You could pose this as a general machine learning problem. The simplest problem that can help you understand how the size of training data matters is curve fitting.

The uncertainty and bias of a classifier or a fitted model are functions of the sample size. Small sample size is a well known problem which we often try to avoid by collecting more training samples. This is because the uncertainty estimation of non-linear classifiers is estimated by a linear approximation of the model. And this estimation is accurate only if a large number samples are available as the main condition of the central limit theorem.

The proportion of outliers is also an important factor you should consider when deciding on the training sample size. If a larger sample size means a greater proportion of outliers then should limit the sample size.

The document size is actually is an indirect indicator of feature space size. If for example from each document you have got only 10 features then you're trying to separate/classify the documents in a 10-dimensional space. If you have got 100 features in each document then the same is happening in a 100-dimensional space. I guess it's easy for you to see drawing lines that separate the documents in a higher dimension is easier.

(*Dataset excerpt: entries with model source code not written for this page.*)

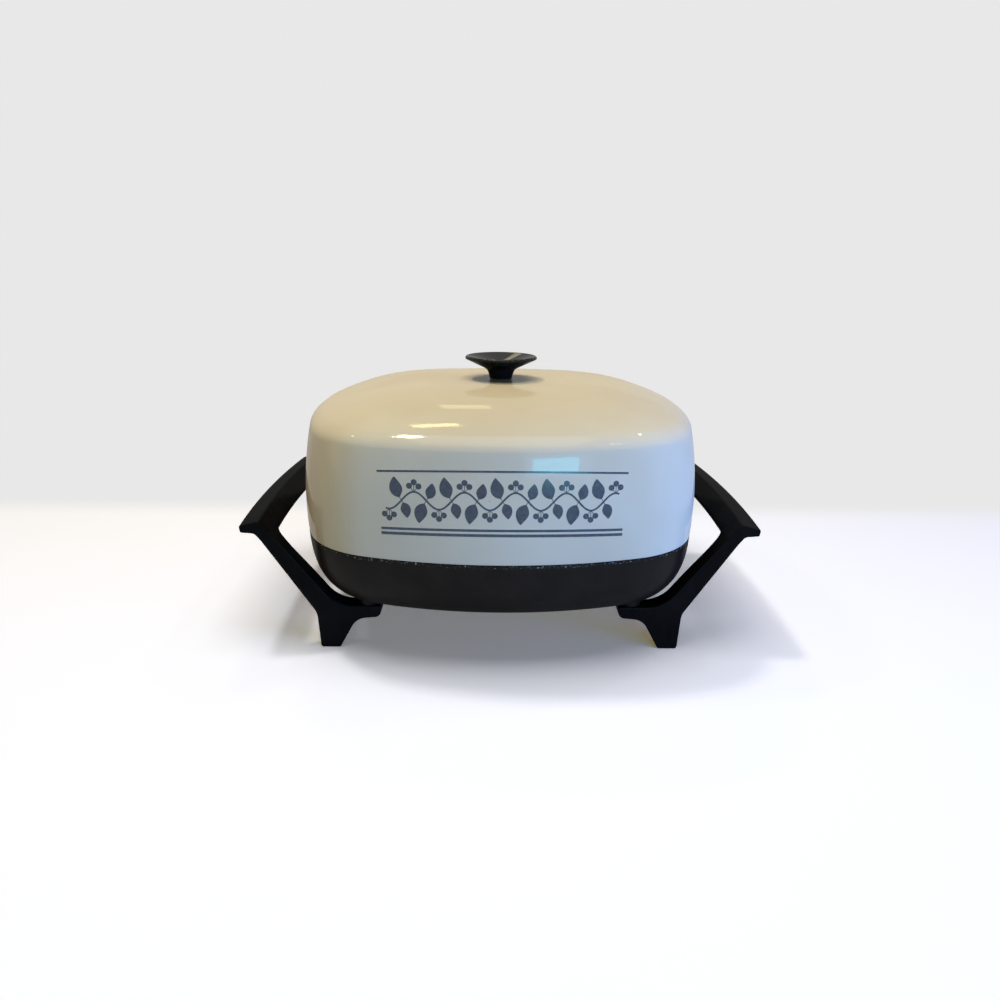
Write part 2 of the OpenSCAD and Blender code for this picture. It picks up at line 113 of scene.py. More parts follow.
def rounded(corners: Sequence[Point3], steps: int = 6) -> list[Point2]:
    """Round the corners of a closed outline.

    Args:
        corners: Each corner as two coordinates and the radius that rounds it.
        steps: Segments along each rounded corner.

    Returns:
        The outline's points, with an arc in place of each rounded corner.
    """
    points: list[Point2] = []
    for index, (x, y, radius) in enumerate(corners):
        here = Vector((x, y))
        if radius <= 0:
            points.append((x, y))
            continue
        before = (Vector(corners[index - 1][:2]) - here).normalized()
        after = (Vector(corners[(index + 1) % len(corners)][:2]) - here).normalized()
        half = before.angle(after) / 2
        centre = here + (before + after).normalized() * (radius / math.sin(half))
        start = here + before * (radius / math.tan(half)) - centre
        end = here + after * (radius / math.tan(half)) - centre
        turn = math.pi - 2 * half
        way = 1 if start.x * end.y - start.y * end.x > 0 else -1
        for step in range(steps + 1):
            angle = way * turn * step / steps
            points.append((
                centre.x + start.x * math.cos(angle) - start.y * math.sin(angle),
                centre.y + start.x * math.sin(angle) + start.y * math.cos(angle),
            ))
    return points


def divided(points: Sequence[Point2], longest: float, closed: bool = True) -> list[Point2]:
    """Put points along the long stretches of an outline.

    Args:
        points: The outline.
        longest: The longest stretch that stays undivided.
        closed: Whether the last point joins the first.

    Returns:
        The outline with its long stretches divided evenly.
    """
    made: list[Point2] = []
    count = len(points)
    for index in range(count if closed else count - 1):
        a, b = Vector(points[index]), Vector(points[(index + 1) % count])
        parts = max(1, math.ceil((b - a).length / longest))
        made += [tuple(a.lerp(b, part / parts)) for part in range(parts)]
    if not closed:
        made.append(tuple(points[-1]))
    return made


def smooth_step(share: float) -> float:
    """Ease a share from 0 to 1, flat at both ends."""
    share = max(0.0, min(1.0, share))
    return share * share * (3 - 2 * share)


def quarter_arc(steps: int, first: int = 0) -> list[Point2]:
    """Give points along a quarter of a circle of radius 1.

    Args:
        steps: Segments in the whole quarter.
        first: The first point that is given.

    Returns:
        The cosine and the sine at each point.
    """
    turns = [QUARTER * step / steps for step in range(first, steps + 1)]
    return [(math.cos(turn), math.sin(turn)) for turn in turns]


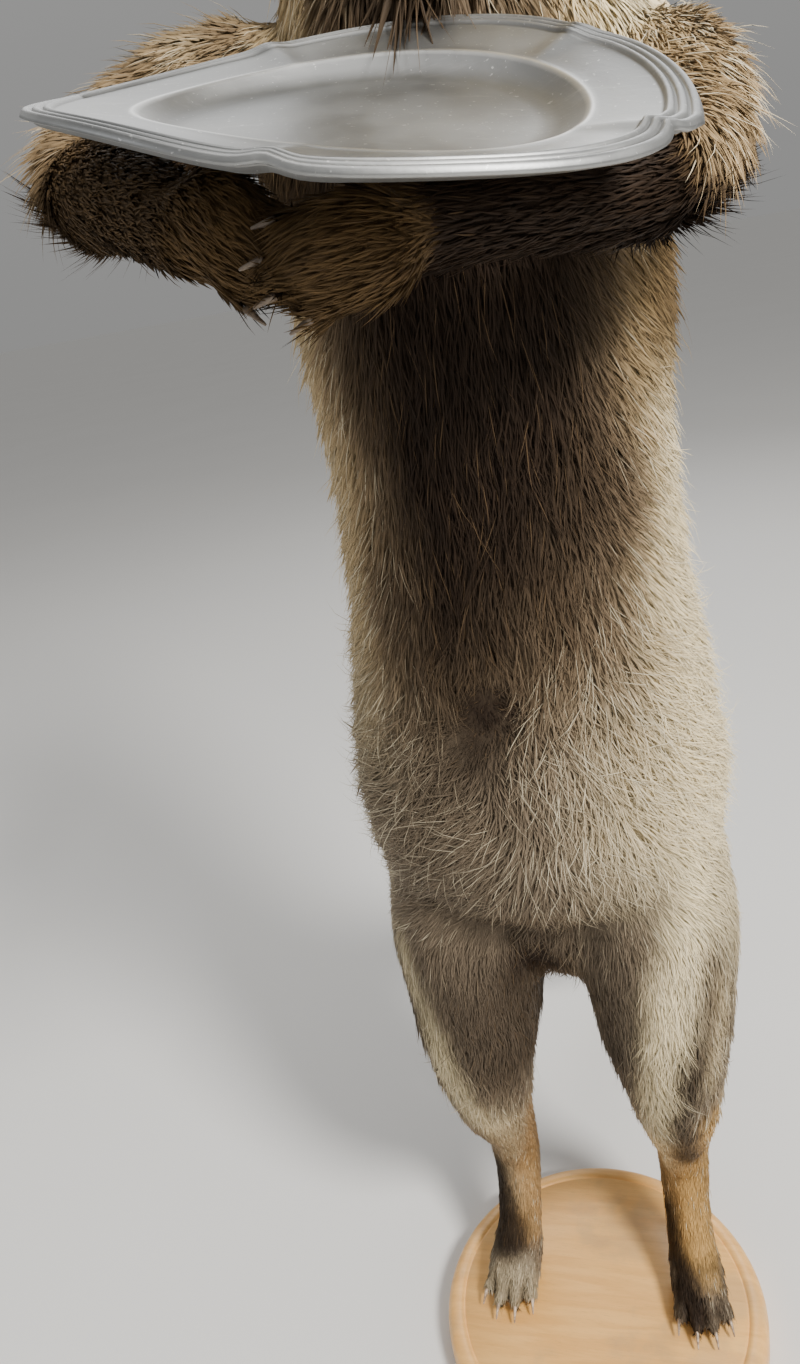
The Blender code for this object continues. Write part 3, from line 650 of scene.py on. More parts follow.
def mark_trunk(at, coat):
    """A nearly black middle under the arms that fades to taupe below, cream flanks and a rust back; the
    middle's dark is partly painted shade under the platter and arms, and more painted shade and light lie on
    the flanks, chest, thighs and belly.
    """
    x, z, aside = at.x, at.z, at.aside
    trunk = at.on("chest", "belly", "hips", "neck")
    thigh = at.on("thigh")
    high = rise(z, 0.765, 0.800)                     # above the arms the dark narrows to a streak
    below_throat = 1 - rise(z, 0.855, 0.910)
    from_core = np.abs(at.around - 5)
    from_middle = np.abs(at.around - 3)
    # the nearly black core and the darker middle round it: partly the coat's own dark, partly painted shade
    # under the platter and the arms
    middle = trunk * rise(z - 0.9 * (x - 0.005), 0.44, 0.63) * below_throat
    core = trunk * rise(z - 0.9 * (x - 0.005), 0.47, 0.63) * below_throat
    coat.add(dark=0.97 * core * (1 - rise(from_core, 24 - 17 * high, 47 - 27 * high)))
    coat.add(dark=0.50 * middle * (1 - rise(from_middle, 26 - 6 * high, 58 - 14 * high)))
    flank = trunk * rise(from_middle, 38, 62) * (1 - at.back) * (1 - rise(z, 0.84, 0.92))
    # the fox's left flank, which faces the key lamp, gets far more cream than the right: partly the coat's
    # own colour, partly painted light
    coat.add(cream=flank * np.where(at.right, 0.38, 0.90) * rise(z, 0.44, 0.52),
             gold=flank * np.where(at.right, 0.42, 0.44) * rise(z, 0.48, 0.60))
    coat.add(gold=0.30 * flank * ~at.right * rise(z, 0.60, 0.67))
    # painted shadow of the left arm on the flank below it: darker and more gold, with less cream
    arm_shadow = flank * ~at.right * rise(z, 0.645, 0.690) * (1 - rise(z, 0.74, 0.79))
    coat.add(gold=0.65 * arm_shadow, dark=0.76 * arm_shadow)
    coat.fade(cream=0.8 * arm_shadow)
    # painted shade on the right of the chest, under the platter and above the forearm: dark, with its cream
    # faded
    platter_shade = trunk * at.right * rise(z, 0.728, 0.745) * (1 - rise(z, 0.792, 0.812))
    platter_shade = platter_shade * (1 - rise(at.around, -35, -22)) * rise(at.around, -92, -76)
    coat.add(dark=0.90 * platter_shade)
    coat.fade(cream=0.9 * platter_shade)
    ruffled = trunk * high * below_throat * rise(from_core, 18, 34) * (1 - rise(aside, 60, 85))
    coat.add(gold=0.45 * ruffled, cream=0.22 * ruffled)
    low = (trunk | thigh) * (1 - rise(z, 0.47, 0.56)) * (1 - at.back)
    belly = low * ~thigh
    # the belly's left half, towards the key lamp, gets cream and the left hip a cream patch, and the right
    # half is darkened: partly the coat's own colour, partly painted light and shade
    coat.add(grey=0.9 * low, cream=belly * rise(x, 0.005, 0.088) * (0.90 - 0.42 * (1 - rise(z, 0.38, 0.45))))
    coat.add(cream=0.75 * (trunk | thigh) * lump(at.points, (0.096, -0.012, 0.405), (0.030, 0.04, 0.075)),
             dark=0.26 * belly * (1 - rise(x, -0.03, 0.03)))
    # painted shade on the fronts of the thighs under the belly and the platter, heavier on the right thigh
    thigh_front_shade = thigh * (1 - rise(aside, 62, 85)) * rise(z, 0.225, 0.285) * (1 - 0.55 * rise(z, 0.330, 0.385))
    coat.add(dark=np.where(at.right, 0.62, 0.38) * thigh_front_shade)
    # painted shade along the belly's lower edge in front, with less of it on the thigh tops below
    belly_edge_shade = low * (1 - rise(z, 0.37, 0.45)) * (1 - rise(aside, 35, 62))
    coat.add(dark=np.where(thigh, 0.25, 0.60) * belly_edge_shade)
    coat.add(dark=0.22 * low * lump(at.points, (0.012, -0.060, 0.430), (0.055, 0.050, 0.065)))
    coat.add(dark=0.16 * low * (1 - rise(np.abs(x + 0.008), 0.010, 0.035)) * rise(z, 0.44, 0.48))
    coat.add(rust=at.back * (trunk | thigh) * (0.72 + 0.12 * waves(at.points, 0.05, 13)))
    coat.tick += 0.08 * belly - 0.20 * at.back
    neck = at.on("neck") | (at.on("chest") & (z > 0.80))
    coat.add(cream=0.80 * neck * (1 - rise(aside, 40, 75)) * rise(z, 0.83, 0.90),
             rust=0.65 * neck * rise(aside, 60, 90) * rise(z, 0.83, 0.88))


def mark_arms(at, coat):
    """Upper arms grizzled tan over dark, with painted light on top and painted shade beneath, dark forearms
    and paws, the left forearm and elbow darker still as painted shade, and the tuft that hangs from the
    chest.
    """
    up = at.facing[2]
    upper = at.on("upper_arm")
    forearm = at.on("forearm")
    paw = at.on("forepaw")
    patchy = 0.5 + 0.5 * waves(at.points, 0.035, 5)
    # the cream on the upper arms grows towards their tops: partly painted light
    coat.add(gold=0.30 * upper, cream=upper * (0.12 + 0.22 * patchy) * rise(up, -0.5, 0.3),
             rust=upper * (0.20 + 0.35 * patchy * rise(np.abs(at.x), 0.09, 0.12)))
    coat.add(dark=upper * (0.10 + 0.30 * (1 - patchy)))
    # painted shade under the upper arms, and more of it on the right one
    coat.add(dark=0.85 * upper * (1 - rise(up, -0.35, 0.15)))
    coat.add(dark=0.34 * upper * at.right)
    tuft = lump(at.points, BIB, (0.022, 0.030, 0.032))
    coat.fade(dark=0.22 * tuft)
    # forearms and paws are dark of their own; the left forearm's extra dark over the right's is painted shade
    # of the platter
    coat.add(dark=np.where(at.right, 0.81, 0.99) * forearm + 0.78 * paw, gold=0.50 * forearm + 0.60 * paw)
    # painted shade under the left elbow
    elbow_shade = upper * ~at.right * (1 - rise(at.z, 0.735, 0.765)) * (1 - rise(up, -0.3, 0.3))
    coat.add(dark=0.95 * elbow_shade)
    coat.tick += 0.25 * upper + 0.60 * tuft - 0.45 * forearm - 0.12 * paw


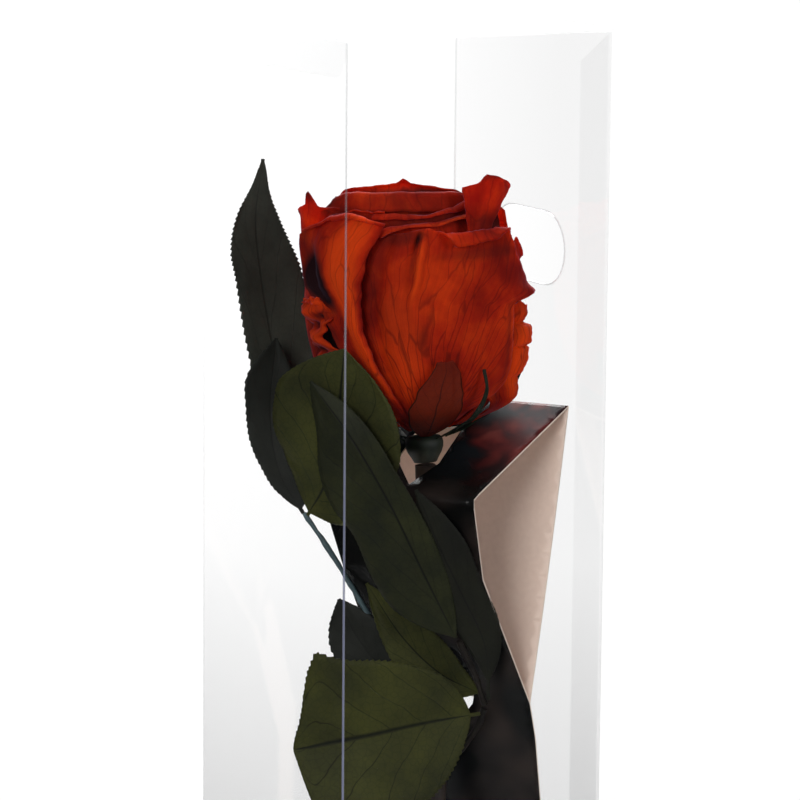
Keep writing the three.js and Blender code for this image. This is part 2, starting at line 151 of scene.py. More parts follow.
def makeFloor():
    # a pale paper disc that fades out, so that every view keeps the same white ground
    mesh = bpy.data.meshes.new("floor")
    turns = [2 * math.pi * i / 64 for i in range(64)]
    radius, depth = floorDisc["radius"], floorDisc["depth"]
    corners = [(radius * math.cos(a), radius * math.sin(a), depth) for a in turns]
    mesh.from_pydata(corners, [], [list(range(64))])
    floor = bpy.data.objects.new("floor", mesh)
    scene.collection.objects.link(floor)
    material, add = newMaterial("pale matt paper")
    place = add("ShaderNodeTexCoord")
    flat = add("ShaderNodeVectorMath", {0: (place, "Object")}, operation="LENGTH")
    fade = add("ShaderNodeMapRange", {"Value": (flat, "Value"), "From Min": floorDisc["fadeFrom"],
                                      "From Max": floorDisc["fadeTo"], "To Min": 1, "To Max": 0},
               interpolation_type="SMOOTHSTEP")
    paper = add("ShaderNodeBsdfPrincipled", {"Base Color": linear(floorDisc["colour"]), "Roughness": 0.9,
                                             "Specular IOR Level": 0.1})
    clear = add("ShaderNodeBsdfTransparent")
    mix = add("ShaderNodeMixShader", {0: fade, 1: clear, 2: paper})
    add("ShaderNodeOutputMaterial", {"Surface": mix})
    mesh.materials.append(material)


makeCamera()
makeLights()
makeFloor()
scene.view_settings.view_transform = "Standard"
scene.cycles.transparent_max_bounces = 24
print("stage: camera, lights and floor")


# ---- shared shapes
def makeMesh(name, points, faces, uv=None, marks=None, facing=None):
    # a mesh with its surface coordinates and marks; facing scores a face that looks the right way above zero
    mesh = bpy.data.meshes.new(name)
    mesh.from_pydata([tuple(p) for p in points], [], faces)
    if facing:
        bm = bmesh.new()
        bm.from_mesh(mesh)
        bmesh.ops.recalc_face_normals(bm, faces=bm.faces)
        if sum(facing(face) * face.calc_area() for face in bm.faces) < 0:
            bmesh.ops.reverse_faces(bm, faces=bm.faces)
        bm.to_mesh(mesh)
        bm.free()
    if uv:
        layer = mesh.uv_layers.new(name="surface")
        for loop in mesh.loops:
            layer.data[loop.index].uv = uv[loop.vertex_index]
    for mark, values in (marks or {}).items():
        mesh.attributes.new(mark, "FLOAT", "POINT").data.foreach_set("value", values)
    return mesh


def finishPiece(name, mesh, materials, replaces, body="case", matrix=displayToFrame, smooth=True):
    mesh.transform(matrix)
    if smooth:
        mesh.shade_smooth()
    mesh.materials.clear()
    for material in materials:
        mesh.materials.append(material)
    piece = bpy.data.objects.new(name, mesh)
    scene.collection.objects.link(piece)
    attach(piece, body)
    if replaces:
        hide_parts(replaces)
    return piece


def gridFaces(rows, columns):
    return [(i * columns + j, i * columns + j + 1, (i + 1) * columns + j + 1, (i + 1) * columns + j)
            for i in range(rows - 1) for j in range(columns - 1)]


def thicken(piece, thickness, offset=0.0, rimMaterial=0, backMaterial=0):
    solidify = piece.modifiers.new("thickness", "SOLIDIFY")
    solidify.thickness = thickness * mm
    solidify.offset = offset
    solidify.use_even_offset = False
    solidify.material_offset = backMaterial
    solidify.material_offset_rim = rimMaterial


def curvePoint(points, u):
    # a smooth curve through the points, evenly stepped from one to the next
    last = len(points) - 1
    place = min(max(u, 0), 1) * last
    i = min(int(place), last - 1)
    t = place - i
    b, c = points[i], points[i + 1]
    a = points[i - 1] if i else 2 * b - c
    d = points[i + 2] if i + 2 <= last else 2 * c - b
    ab, bc, cd = [max((q - p).length, 1e-4) ** 0.5 for p, q in ((a, b), (b, c), (c, d))]
    m = bc * ((b - a) / ab - (c - a) / (ab + bc) + (c - b) / bc)
    n = bc * ((c - b) / bc - (d - b) / (bc + cd) + (d - c) / cd)
    return b + m * t + (3 * (c - b) - 2 * m - n) * t ** 2 + (2 * (b - c) + m + n) * t ** 3


def curveTangent(points, u):
    return (curvePoint(points, min(u + 0.005, 1)) - curvePoint(points, max(u - 0.005, 0))).normalized()


def readTable(table, x):
    return float(np.interp(x, [p[0] for p in table], [p[1] for p in table]))


# ---- materials
filmLook = {
    "index": 1.53,  # PET
    # painted shade: the film reflects more towards the foot, so the walls read darker low down
    "shadeByHeight": {"From Min": 0.09, "From Max": 0.175, "To Min": 1.2, "To Max": 0.4},  # by height in metres
    "crazeAndShade": 0.78, "clear": "f4f6fa", "crazedAndShaded": "80849c", "roughness": 0.05,
}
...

For both document size and sample size the rule of thumb is go to as high as possible but in practice this is not possible. And for example, if you estimate the uncertainty function of the classifier then you find a threshold that sample sizes higher than that lead to virtually no reduction of uncertainty and bias. Empirically you can also find this threshold for some problems by Monte Carlo simulation.

Most engineers don't bother to estimate uncertainty and that often leads to sub-optimal behavior of the methods they implement. This is fine for toy problems but in real-world problems considering uncertainty of estimations and computation is vital for most systems. I hope that answers your questions to some degree.